Engineering / Can you explain the difference between npm and npx?

1.6K WORDS · KOHTA KOUCHI

Can you explain the difference between npm and npx?

I kept typing both to spin up localhost without really knowing why — so I dug in.

FIG · 1 · 2026.02

While learning front-end development at university, I kept reaching for both npm and npx to spin up a localhost without ever being able to say what actually separated them. That nagging gap felt worth closing, so I sat down and worked it out properly.

npm — node package manager — ships with Node.js and manages your dependencies: the packages a project depends on, tracked and installed into the node_modules folder. It's the thing that turns a package.json into a working set of libraries on disk.

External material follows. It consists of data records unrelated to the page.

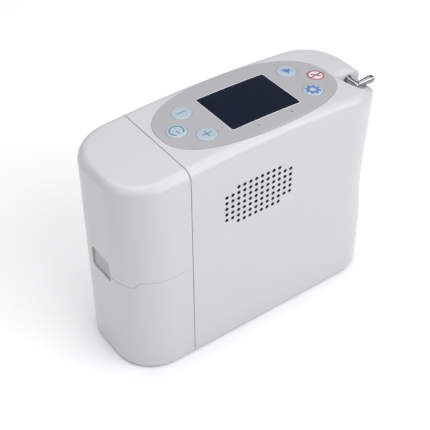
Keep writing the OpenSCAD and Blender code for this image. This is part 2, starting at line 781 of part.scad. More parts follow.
// Recess and pocket of the latch button.
pocket = [10, 12, 9];
pocket_wall = 2;
pocket_x = -pack_len + pocket.x;
latch_travel = 3;
module pocket_box(grow) {
    box([-pack_len - 1, -pocket.y - grow, latch_z - pocket.z - grow],
        [pocket_x + grow, pocket.y + grow, latch_z + pocket.z + grow]);
}

// Side view of the parting line: level, with a short step down to the end face.
step_drop = 3.5;
step_x0 = -43;
step_x1 = -39;
module below_parting(shift) {
    z = parting_z + shift;
    along_y(-half_w - 1, half_w + 1) polygon([[-pack_len - 9, -9], [-pack_len - 9, z - step_drop],
        [step_x0, z - step_drop], [step_x1, z], [9, z], [9, -9]]);
}

module pack_case() difference() {
    pack_solid(0, -gap);
    difference() {
        pack_solid(wall, 9);
        pocket_box(pocket_wall);
    }
    pocket_box(0);
    translate([pocket_x - 1, 0, latch_z]) rod_x(2.4, 9);
}

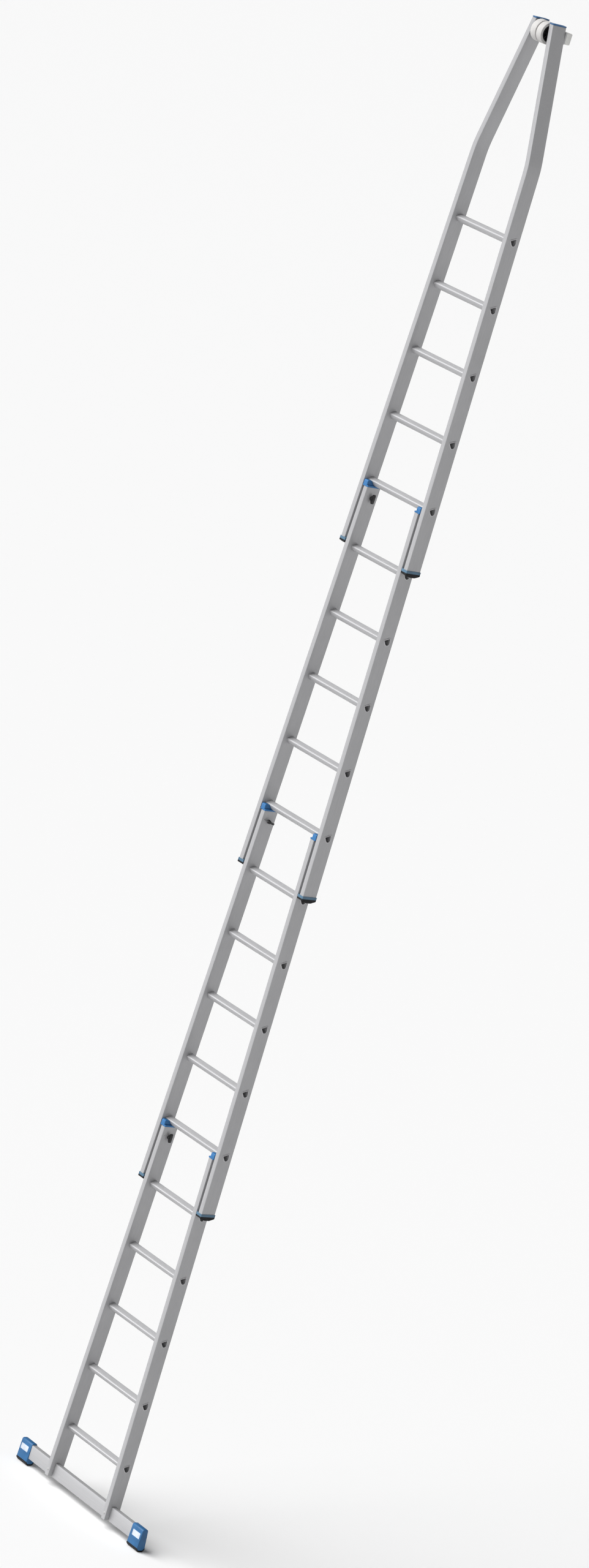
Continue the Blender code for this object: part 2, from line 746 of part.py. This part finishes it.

npx — node package executer, bundled since npm 5.2.0 — runs packages. Its trick is that it can execute a package you haven't installed: it finds it, installs it, runs it, then cleans up after itself. So instead of adding a tool to package.json's scripts or going through node_modules/.bin, you just run something like `npx vue create my-app` and npx resolves the dependencies for you on the spot.

Worth a mention alongside them is yarn, the JavaScript package manager Facebook released in 2016 — an alternative to npm that installs faster and pins versions more strictly.

The real takeaway wasn't the definitions. It was that questioning a command I used on autopilot every day led me to actually understand the machinery underneath it — and that's a habit I want to keep: when a line of 'boilerplate' makes me wonder, go look it up.